▽

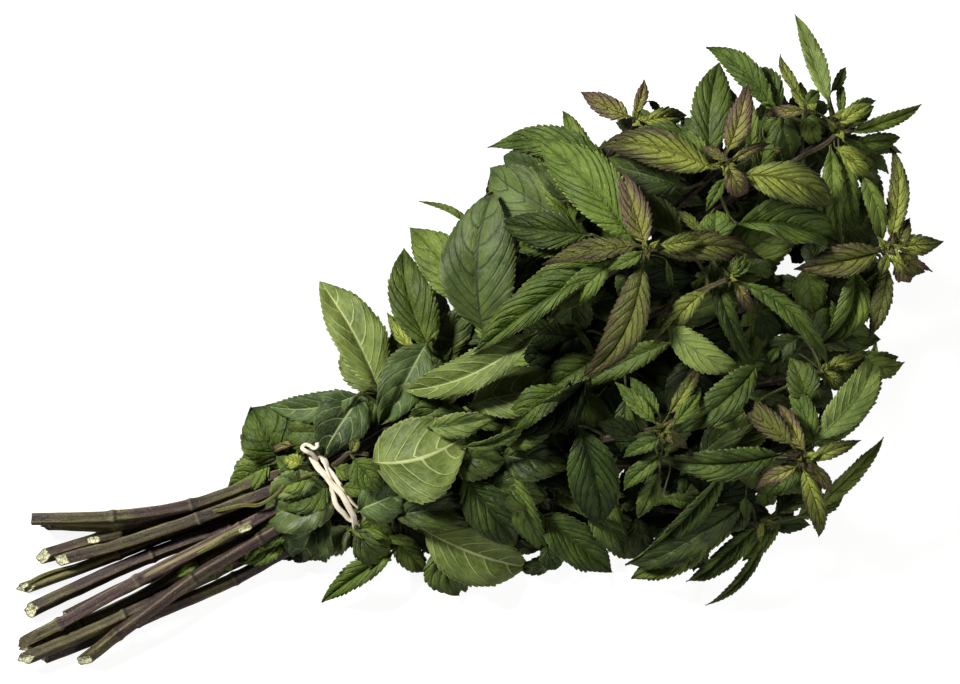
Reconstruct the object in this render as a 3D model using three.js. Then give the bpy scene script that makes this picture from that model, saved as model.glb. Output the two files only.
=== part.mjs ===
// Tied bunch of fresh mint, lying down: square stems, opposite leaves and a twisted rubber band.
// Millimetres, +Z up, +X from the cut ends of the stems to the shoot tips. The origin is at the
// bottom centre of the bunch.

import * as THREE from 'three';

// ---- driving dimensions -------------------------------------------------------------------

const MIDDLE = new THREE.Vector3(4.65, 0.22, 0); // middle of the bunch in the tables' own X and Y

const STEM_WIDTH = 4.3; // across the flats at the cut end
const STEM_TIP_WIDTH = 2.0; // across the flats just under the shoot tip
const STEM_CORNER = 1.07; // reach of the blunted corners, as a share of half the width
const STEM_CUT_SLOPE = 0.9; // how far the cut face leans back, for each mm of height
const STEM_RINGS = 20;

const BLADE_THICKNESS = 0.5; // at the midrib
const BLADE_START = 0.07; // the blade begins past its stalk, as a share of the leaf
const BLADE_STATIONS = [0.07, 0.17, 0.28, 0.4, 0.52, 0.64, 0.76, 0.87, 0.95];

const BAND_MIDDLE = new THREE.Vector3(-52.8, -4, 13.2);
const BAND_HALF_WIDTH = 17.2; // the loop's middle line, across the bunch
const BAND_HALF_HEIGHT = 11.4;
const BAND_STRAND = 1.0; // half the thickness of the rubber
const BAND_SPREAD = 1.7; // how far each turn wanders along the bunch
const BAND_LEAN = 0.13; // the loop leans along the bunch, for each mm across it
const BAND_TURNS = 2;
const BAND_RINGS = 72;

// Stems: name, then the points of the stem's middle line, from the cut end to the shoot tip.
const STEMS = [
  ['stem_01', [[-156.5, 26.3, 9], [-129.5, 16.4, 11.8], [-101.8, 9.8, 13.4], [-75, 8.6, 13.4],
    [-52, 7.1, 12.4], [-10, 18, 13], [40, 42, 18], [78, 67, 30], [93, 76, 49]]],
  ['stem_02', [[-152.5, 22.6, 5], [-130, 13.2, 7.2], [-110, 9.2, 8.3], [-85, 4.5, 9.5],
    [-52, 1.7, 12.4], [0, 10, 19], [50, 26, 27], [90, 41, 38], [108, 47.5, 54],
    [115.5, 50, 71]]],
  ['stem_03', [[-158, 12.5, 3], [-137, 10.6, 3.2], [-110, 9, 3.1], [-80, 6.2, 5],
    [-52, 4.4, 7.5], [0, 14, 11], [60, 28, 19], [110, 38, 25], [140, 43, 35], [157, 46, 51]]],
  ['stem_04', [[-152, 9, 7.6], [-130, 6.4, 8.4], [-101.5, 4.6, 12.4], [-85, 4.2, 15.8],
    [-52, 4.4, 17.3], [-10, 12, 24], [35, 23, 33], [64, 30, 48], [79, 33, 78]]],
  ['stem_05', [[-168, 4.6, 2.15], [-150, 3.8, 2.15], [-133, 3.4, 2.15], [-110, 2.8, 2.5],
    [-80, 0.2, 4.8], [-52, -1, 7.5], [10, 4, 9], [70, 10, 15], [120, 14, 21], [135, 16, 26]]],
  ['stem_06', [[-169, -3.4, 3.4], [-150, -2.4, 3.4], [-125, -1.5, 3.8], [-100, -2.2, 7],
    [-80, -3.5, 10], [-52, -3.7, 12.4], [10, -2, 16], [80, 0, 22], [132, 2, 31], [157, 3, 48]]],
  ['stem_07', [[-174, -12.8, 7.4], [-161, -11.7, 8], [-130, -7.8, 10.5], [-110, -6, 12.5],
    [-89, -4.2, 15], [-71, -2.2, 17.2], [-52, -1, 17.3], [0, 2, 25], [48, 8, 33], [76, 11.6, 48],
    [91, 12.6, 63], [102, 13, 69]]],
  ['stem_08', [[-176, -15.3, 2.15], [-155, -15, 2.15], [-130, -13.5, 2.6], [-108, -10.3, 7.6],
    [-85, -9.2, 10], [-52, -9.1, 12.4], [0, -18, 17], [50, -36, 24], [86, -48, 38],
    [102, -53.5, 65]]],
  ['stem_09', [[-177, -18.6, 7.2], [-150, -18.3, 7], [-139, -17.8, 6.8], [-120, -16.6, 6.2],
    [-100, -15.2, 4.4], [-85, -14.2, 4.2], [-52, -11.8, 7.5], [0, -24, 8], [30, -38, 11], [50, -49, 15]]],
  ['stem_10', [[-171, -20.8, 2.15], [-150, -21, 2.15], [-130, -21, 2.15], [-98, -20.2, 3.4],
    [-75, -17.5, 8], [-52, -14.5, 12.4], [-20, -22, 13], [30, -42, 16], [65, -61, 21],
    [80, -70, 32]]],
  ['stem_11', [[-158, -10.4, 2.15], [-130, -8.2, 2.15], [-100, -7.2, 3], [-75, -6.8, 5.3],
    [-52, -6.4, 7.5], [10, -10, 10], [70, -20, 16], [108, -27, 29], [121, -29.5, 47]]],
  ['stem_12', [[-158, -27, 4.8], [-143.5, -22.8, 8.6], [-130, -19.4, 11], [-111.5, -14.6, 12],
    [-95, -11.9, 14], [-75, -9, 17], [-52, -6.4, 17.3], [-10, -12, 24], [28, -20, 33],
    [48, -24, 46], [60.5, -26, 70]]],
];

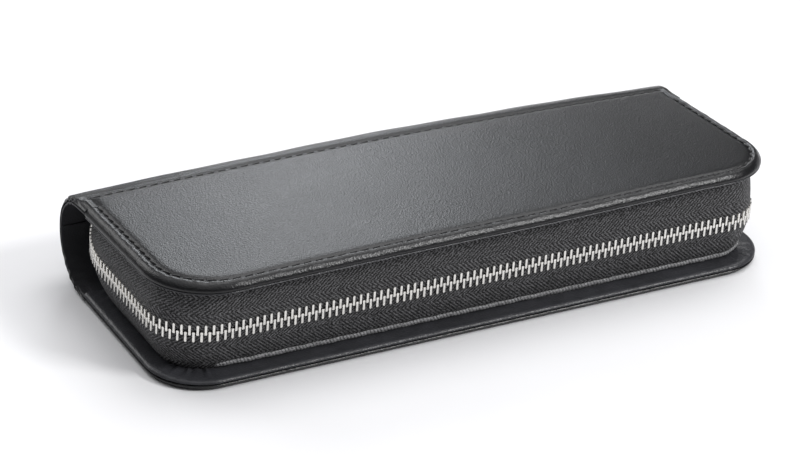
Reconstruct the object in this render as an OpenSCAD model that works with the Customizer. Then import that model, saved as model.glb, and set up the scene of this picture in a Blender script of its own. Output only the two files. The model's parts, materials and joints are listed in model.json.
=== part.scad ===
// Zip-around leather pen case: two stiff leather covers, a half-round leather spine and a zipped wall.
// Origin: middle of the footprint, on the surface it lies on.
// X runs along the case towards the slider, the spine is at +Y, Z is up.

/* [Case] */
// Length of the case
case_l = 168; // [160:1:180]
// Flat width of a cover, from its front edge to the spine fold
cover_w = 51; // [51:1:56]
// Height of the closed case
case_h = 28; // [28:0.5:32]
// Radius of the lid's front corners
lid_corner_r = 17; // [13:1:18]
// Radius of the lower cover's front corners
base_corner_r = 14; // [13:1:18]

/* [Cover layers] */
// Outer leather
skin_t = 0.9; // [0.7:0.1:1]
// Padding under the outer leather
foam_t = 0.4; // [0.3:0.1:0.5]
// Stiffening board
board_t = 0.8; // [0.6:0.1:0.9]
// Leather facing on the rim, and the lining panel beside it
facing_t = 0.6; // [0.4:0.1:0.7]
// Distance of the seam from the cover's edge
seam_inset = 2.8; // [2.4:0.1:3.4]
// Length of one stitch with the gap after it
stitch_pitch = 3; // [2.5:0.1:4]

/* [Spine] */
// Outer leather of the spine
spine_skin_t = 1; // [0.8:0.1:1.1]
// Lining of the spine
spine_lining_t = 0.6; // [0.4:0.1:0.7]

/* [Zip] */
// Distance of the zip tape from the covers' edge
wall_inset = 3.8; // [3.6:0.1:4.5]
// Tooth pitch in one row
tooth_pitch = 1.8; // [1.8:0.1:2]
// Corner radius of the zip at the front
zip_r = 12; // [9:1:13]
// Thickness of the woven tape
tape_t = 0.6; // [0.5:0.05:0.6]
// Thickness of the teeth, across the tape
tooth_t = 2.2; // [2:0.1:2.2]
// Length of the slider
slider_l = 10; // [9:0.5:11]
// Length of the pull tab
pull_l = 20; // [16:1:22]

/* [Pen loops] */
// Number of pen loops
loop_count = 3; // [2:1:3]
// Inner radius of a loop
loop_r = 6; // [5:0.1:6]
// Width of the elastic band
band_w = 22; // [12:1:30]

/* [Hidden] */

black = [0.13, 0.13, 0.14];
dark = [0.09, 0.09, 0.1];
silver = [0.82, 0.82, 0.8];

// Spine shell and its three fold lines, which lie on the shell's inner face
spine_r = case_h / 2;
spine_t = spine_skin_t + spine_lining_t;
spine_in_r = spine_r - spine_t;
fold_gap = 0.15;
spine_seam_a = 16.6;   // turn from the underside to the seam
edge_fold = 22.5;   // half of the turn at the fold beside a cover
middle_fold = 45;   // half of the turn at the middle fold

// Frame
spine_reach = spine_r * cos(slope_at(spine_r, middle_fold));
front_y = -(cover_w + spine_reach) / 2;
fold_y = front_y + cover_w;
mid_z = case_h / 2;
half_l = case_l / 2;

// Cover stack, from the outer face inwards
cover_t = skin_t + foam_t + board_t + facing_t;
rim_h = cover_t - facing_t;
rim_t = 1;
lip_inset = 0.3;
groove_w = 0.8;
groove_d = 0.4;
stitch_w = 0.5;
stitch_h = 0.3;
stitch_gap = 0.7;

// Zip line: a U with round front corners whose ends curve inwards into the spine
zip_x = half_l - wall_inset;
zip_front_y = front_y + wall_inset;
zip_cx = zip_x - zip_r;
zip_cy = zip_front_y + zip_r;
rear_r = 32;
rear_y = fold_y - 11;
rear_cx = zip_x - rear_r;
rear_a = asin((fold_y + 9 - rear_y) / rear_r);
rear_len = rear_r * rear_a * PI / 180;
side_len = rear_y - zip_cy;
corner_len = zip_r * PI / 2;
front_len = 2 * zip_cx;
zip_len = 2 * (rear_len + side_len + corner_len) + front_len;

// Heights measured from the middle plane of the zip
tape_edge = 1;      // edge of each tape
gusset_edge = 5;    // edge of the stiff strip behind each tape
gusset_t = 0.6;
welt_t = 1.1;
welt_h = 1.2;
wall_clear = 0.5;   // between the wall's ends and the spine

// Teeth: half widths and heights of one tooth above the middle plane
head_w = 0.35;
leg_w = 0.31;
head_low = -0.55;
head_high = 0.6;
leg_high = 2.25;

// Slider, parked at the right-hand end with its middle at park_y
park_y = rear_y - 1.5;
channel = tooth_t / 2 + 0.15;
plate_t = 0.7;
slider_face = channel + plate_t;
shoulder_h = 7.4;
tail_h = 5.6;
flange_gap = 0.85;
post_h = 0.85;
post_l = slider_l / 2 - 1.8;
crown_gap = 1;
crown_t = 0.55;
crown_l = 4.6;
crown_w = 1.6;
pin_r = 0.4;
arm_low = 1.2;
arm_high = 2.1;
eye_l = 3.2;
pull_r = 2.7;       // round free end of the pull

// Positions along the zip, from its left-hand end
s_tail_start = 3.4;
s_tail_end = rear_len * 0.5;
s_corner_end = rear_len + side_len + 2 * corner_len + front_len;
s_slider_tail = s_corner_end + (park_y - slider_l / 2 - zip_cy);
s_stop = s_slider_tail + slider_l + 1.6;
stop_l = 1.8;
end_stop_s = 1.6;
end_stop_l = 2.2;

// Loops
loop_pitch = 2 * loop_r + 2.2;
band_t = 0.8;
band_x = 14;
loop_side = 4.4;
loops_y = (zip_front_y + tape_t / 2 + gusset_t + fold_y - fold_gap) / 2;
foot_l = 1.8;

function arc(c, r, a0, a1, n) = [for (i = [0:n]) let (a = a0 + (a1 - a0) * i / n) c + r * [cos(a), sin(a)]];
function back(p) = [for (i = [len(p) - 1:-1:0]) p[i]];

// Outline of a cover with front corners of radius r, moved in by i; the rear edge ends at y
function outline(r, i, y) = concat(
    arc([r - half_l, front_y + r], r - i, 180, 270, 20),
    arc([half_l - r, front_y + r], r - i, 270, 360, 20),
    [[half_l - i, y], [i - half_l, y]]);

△

_TASK STATEMENT_
Exactly and exclusively, reproduce the lines that start at the line containing "Reconstruct the object in this render as an" and end at the line containing "base_corner_r = 14; // [13:1:18]", inclusive of both.

_ANSWER FOR THE TASK_
Reconstruct the object in this render as an OpenSCAD model that works with the Customizer. Then import that model, saved as model.glb, and set up the scene of this picture in a Blender script of its own. Output only the two files. The model's parts, materials and joints are listed in model.json.
=== part.scad ===
// Zip-around leather pen case: two stiff leather covers, a half-round leather spine and a zipped wall.
// Origin: middle of the footprint, on the surface it lies on.
// X runs along the case towards the slider, the spine is at +Y, Z is up.

/* [Case] */
// Length of the case
case_l = 168; // [160:1:180]
// Flat width of a cover, from its front edge to the spine fold
cover_w = 51; // [51:1:56]
// Height of the closed case
case_h = 28; // [28:0.5:32]
// Radius of the lid's front corners
lid_corner_r = 17; // [13:1:18]
// Radius of the lower cover's front corners
base_corner_r = 14; // [13:1:18]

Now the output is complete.